PARTITA APERTA, SI TEMONO I FRANCHI TIRATORI
Per Repubblica che affida la cronaca della giornata alla firma di Tommaso Ciriaco “in fondo, l’unica cosa che davvero interessa alla politica tedesca: il pacchetto di 40 voti “moderati” di Ecr che la premier detiene e che, secondo molti, rischia di determinare il destino di von der Leyen. Detta in altri termini: Meloni è debole, isolata, ma forte di questi scranni”. Ma non è finita. “I voti di Meloni pesano proprio perché la “maggioranza Ursula” rischia di perdere pezzi in tutte le direzioni – scrive ancora Repubblica – In Francia, il timore è che una vittoria dei lepenisti possa scatenare tensioni talmente forti tra Macron e Bardella sul commissario transalpino da indurre i socialisti francesi — sono 14 — a tradire von der Leyen. E poi ci sono i popolari tedeschi. Scholz avrebbe convocato direttamente Manfred Weber per frenare le trame anti-Ursula e richiamarlo all’interesse nazionale tedesco. Che abbia dissuaso davvero eventuali franchi tiratori, però, è tutto da dimostrare”.
E GIAVAZZI RICORDA: “CONTANO PIU’ LE POLITICHE CHE I GIOCHI DI POTERE”

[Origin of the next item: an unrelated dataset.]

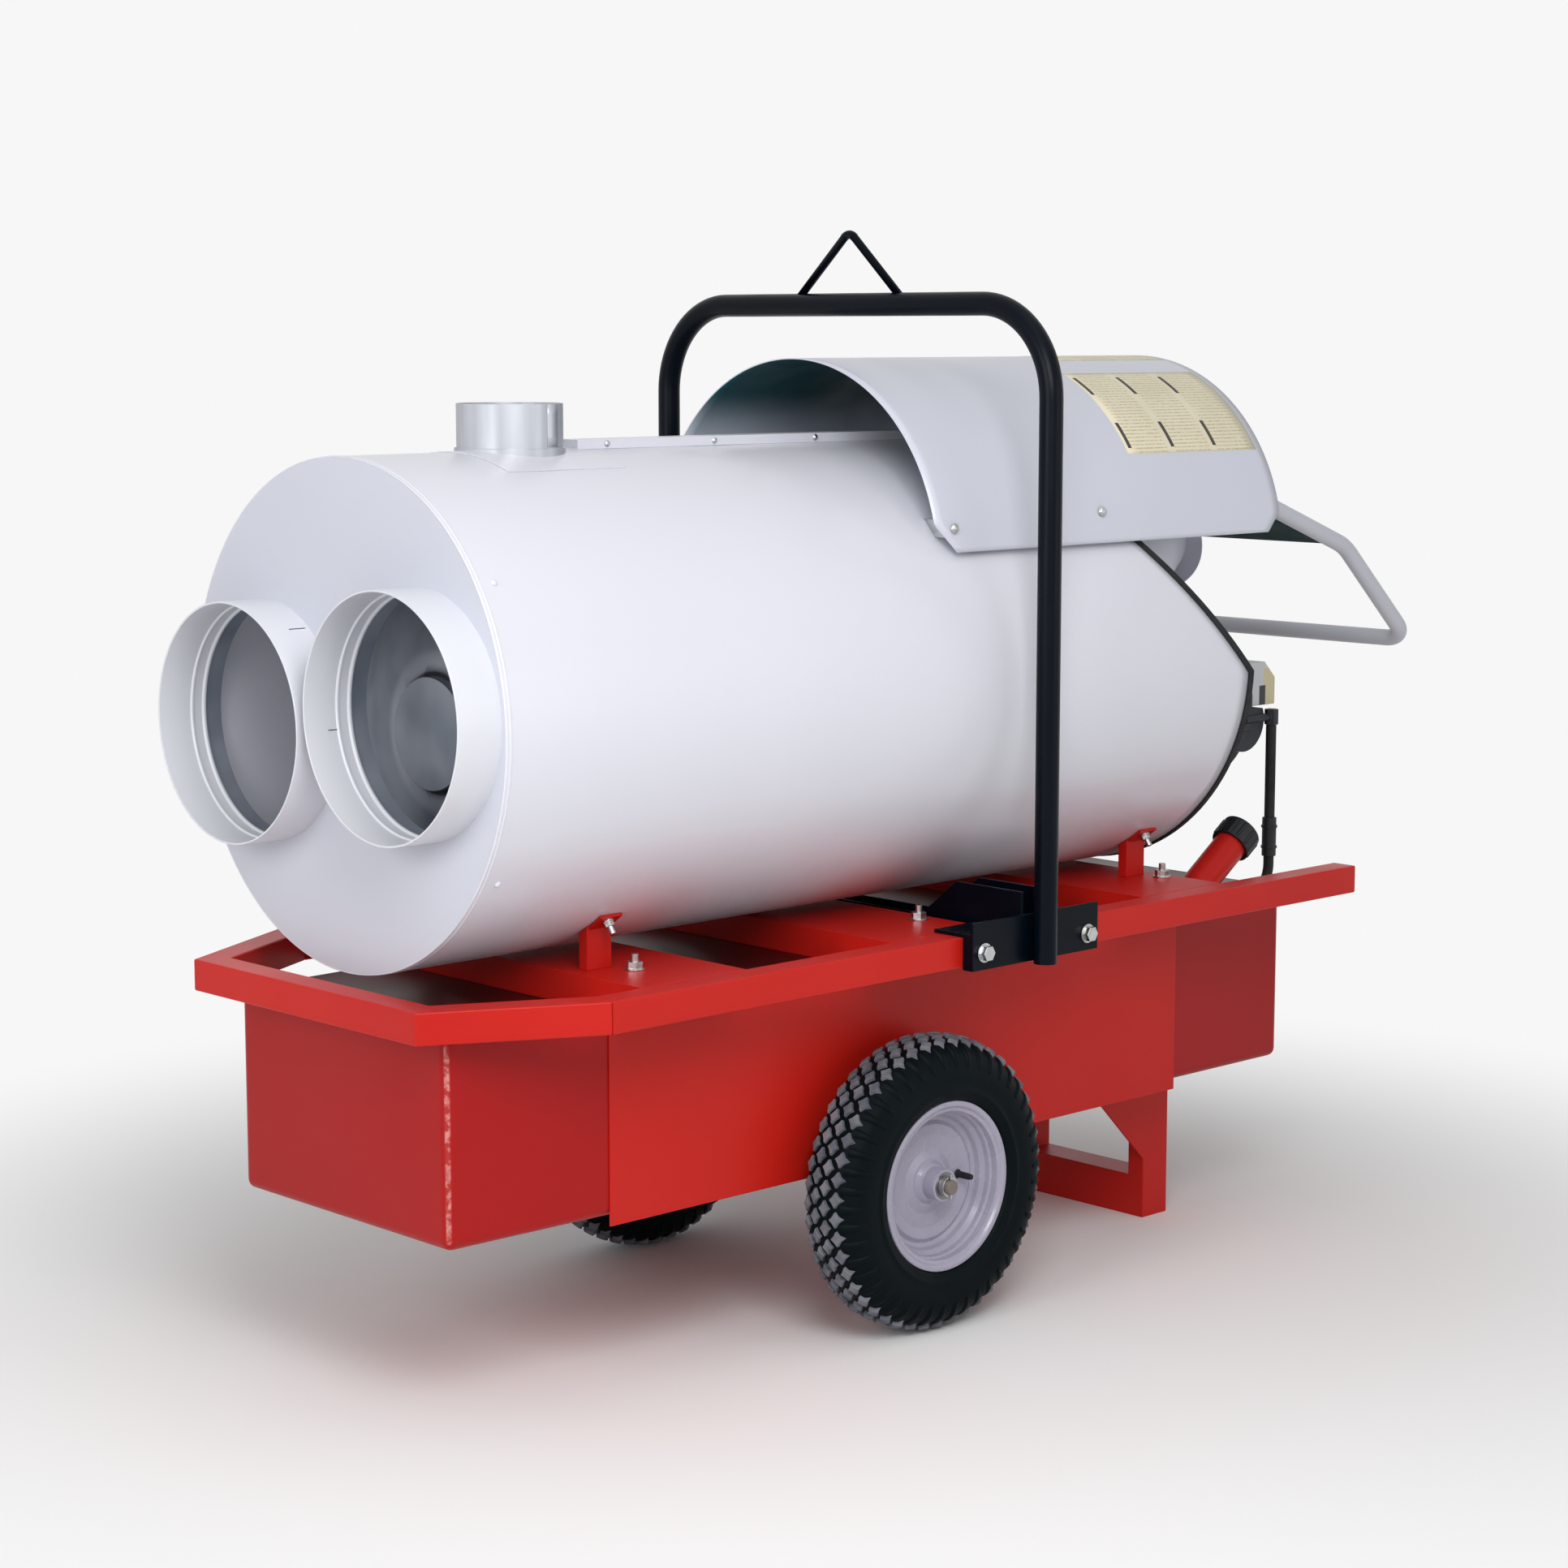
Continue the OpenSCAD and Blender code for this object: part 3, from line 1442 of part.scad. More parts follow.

I quotidiani italiani “leggono” strane trame attorno alle nomine europee, La Verità arriva a titolare che “Ppe, Pse e liberali tentano il colpo di mano” mentre gli altri giornali d’area di centro destra mettono in evidenza come Meloni stia trattando anche sulla nomina di un commissario di peso (Raffaele Fitto), lo riportano le cronache del Giornale e Libero, mentre Il Messaggero parla proprio di “un’offerta all’Italia” anche se registra sul punto il “gelo” della leader di Fdi. Insomma, le trattative continueranno per settimane e si incroceranno con l’indicazione dei 27 commissari che verranno designati, uno per Paese, dai rispettivi governi, di concerto con la presidente. Forse, in tutto questo bailamme ha ragione l’economista Francesco Giavazzi che in fondo di prima sul Corriere della Sera chiosa: “comunque più dei passaporti conteranno le politiche, cioè la capacità di indicare obiettivi, strategie e su quelle costruire alleanze. Un esercizio che richiede più consapevolezza sulla reale abilità del Paese di influire sulle scelte europee. Che non sempre si ha e si è avuta”.